_SHORT PROBLEM_
Reproduce the records below exactly as given.

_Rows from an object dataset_
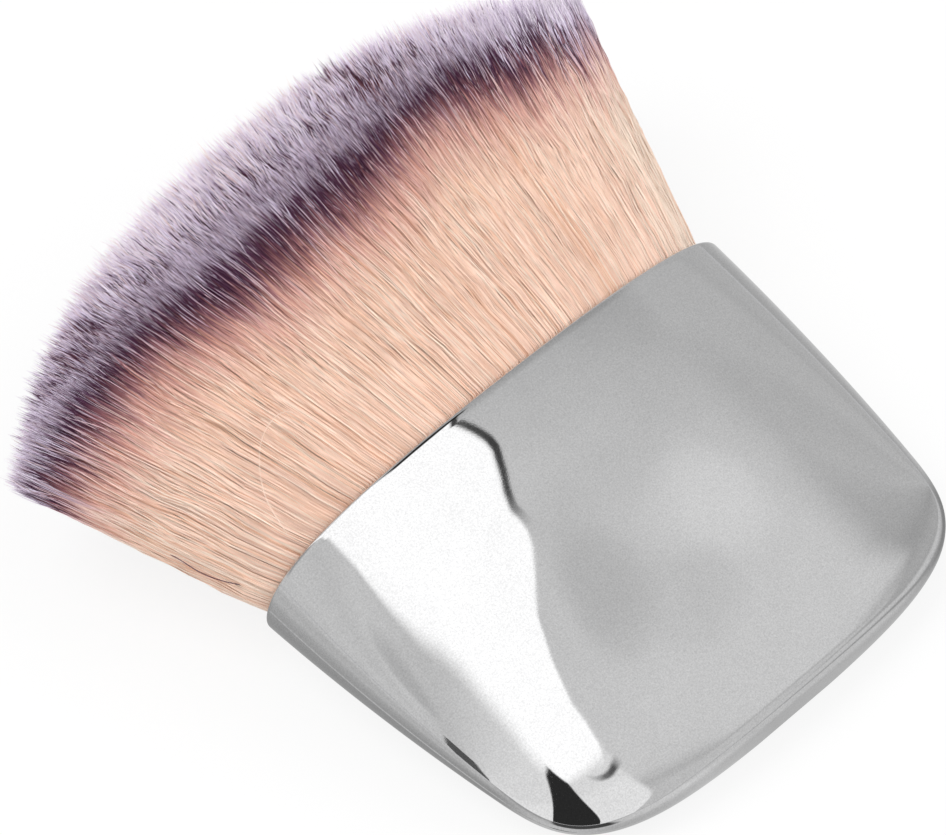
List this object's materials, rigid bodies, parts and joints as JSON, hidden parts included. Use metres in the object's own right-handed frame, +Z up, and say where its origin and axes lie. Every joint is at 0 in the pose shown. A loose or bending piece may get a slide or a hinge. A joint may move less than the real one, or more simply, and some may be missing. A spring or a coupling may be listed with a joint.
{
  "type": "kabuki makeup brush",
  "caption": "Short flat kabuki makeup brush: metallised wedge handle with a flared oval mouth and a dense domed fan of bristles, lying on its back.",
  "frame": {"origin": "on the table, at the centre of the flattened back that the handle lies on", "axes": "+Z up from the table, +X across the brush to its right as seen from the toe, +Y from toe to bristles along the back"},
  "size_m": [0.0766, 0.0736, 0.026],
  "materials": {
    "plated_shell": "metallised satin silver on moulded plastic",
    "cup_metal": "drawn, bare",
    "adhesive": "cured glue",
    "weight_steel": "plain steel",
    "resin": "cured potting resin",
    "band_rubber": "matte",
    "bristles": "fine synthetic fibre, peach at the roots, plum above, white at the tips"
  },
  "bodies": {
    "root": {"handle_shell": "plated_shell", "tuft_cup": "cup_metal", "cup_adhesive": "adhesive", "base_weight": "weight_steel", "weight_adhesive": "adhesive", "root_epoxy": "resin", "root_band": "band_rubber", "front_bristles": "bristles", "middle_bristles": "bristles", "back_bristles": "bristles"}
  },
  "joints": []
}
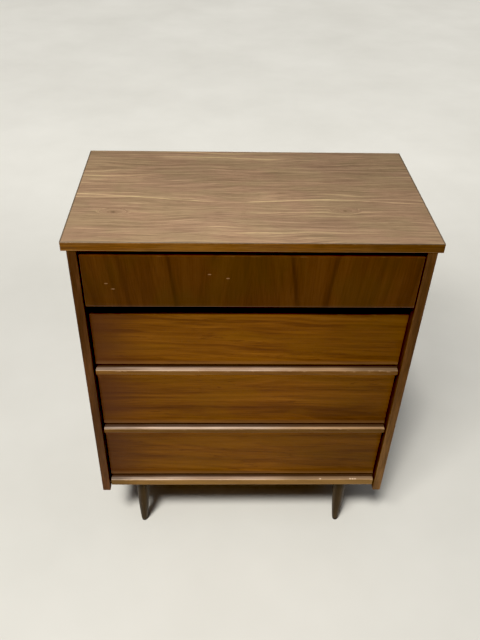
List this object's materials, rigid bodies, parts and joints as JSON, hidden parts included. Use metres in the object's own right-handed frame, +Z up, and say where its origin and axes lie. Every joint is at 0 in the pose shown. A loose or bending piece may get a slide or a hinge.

_OUTPUT FOR THIS EXERCISE_
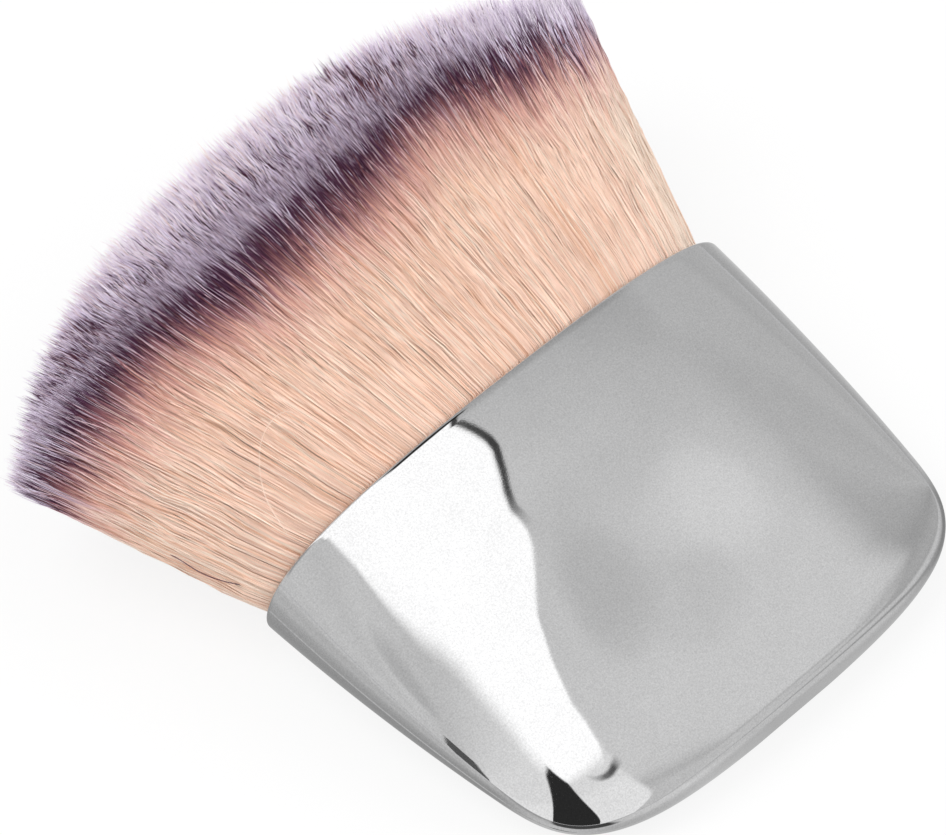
List this object's materials, rigid bodies, parts and joints as JSON, hidden parts included. Use metres in the object's own right-handed frame, +Z up, and say where its origin and axes lie. Every joint is at 0 in the pose shown. A loose or bending piece may get a slide or a hinge. A joint may move less than the real one, or more simply, and some may be missing. A spring or a coupling may be listed with a joint.
{
  "type": "kabuki makeup brush",
  "caption": "Short flat kabuki makeup brush: metallised wedge handle with a flared oval mouth and a dense domed fan of bristles, lying on its back.",
  "frame": {"origin": "on the table, at the centre of the flattened back that the handle lies on", "axes": "+Z up from the table, +X across the brush to its right as seen from the toe, +Y from toe to bristles along the back"},
  "size_m": [0.0766, 0.0736, 0.026],
  "materials": {
    "plated_shell": "metallised satin silver on moulded plastic",
    "cup_metal": "drawn, bare",
    "adhesive": "cured glue",
    "weight_steel": "plain steel",
    "resin": "cured potting resin",
    "band_rubber": "matte",
    "bristles": "fine synthetic fibre, peach at the roots, plum above, white at the tips"
  },
  "bodies": {
    "root": {"handle_shell": "plated_shell", "tuft_cup": "cup_metal", "cup_adhesive": "adhesive", "base_weight": "weight_steel", "weight_adhesive": "adhesive", "root_epoxy": "resin", "root_band": "band_rubber", "front_bristles": "bristles", "middle_bristles": "bristles", "back_bristles": "bristles"}
  },
  "joints": []
}
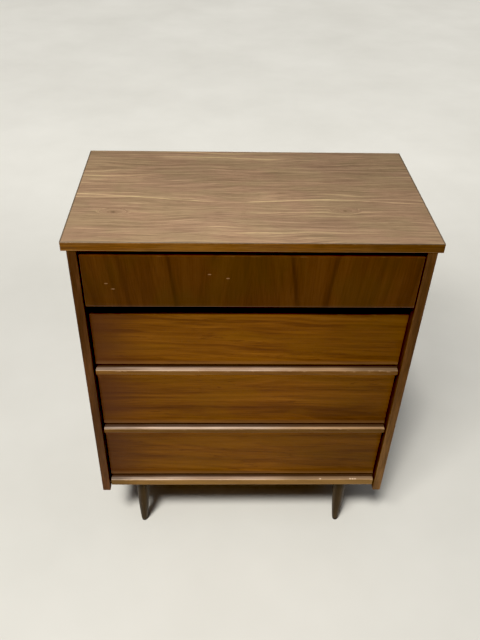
List this object's materials, rigid bodies, parts and joints as JSON, hidden parts included. Use metres in the object's own right-handed frame, +Z up, and say where its origin and axes lie. Every joint is at 0 in the pose shown. A loose or bending piece may get a slide or a hinge.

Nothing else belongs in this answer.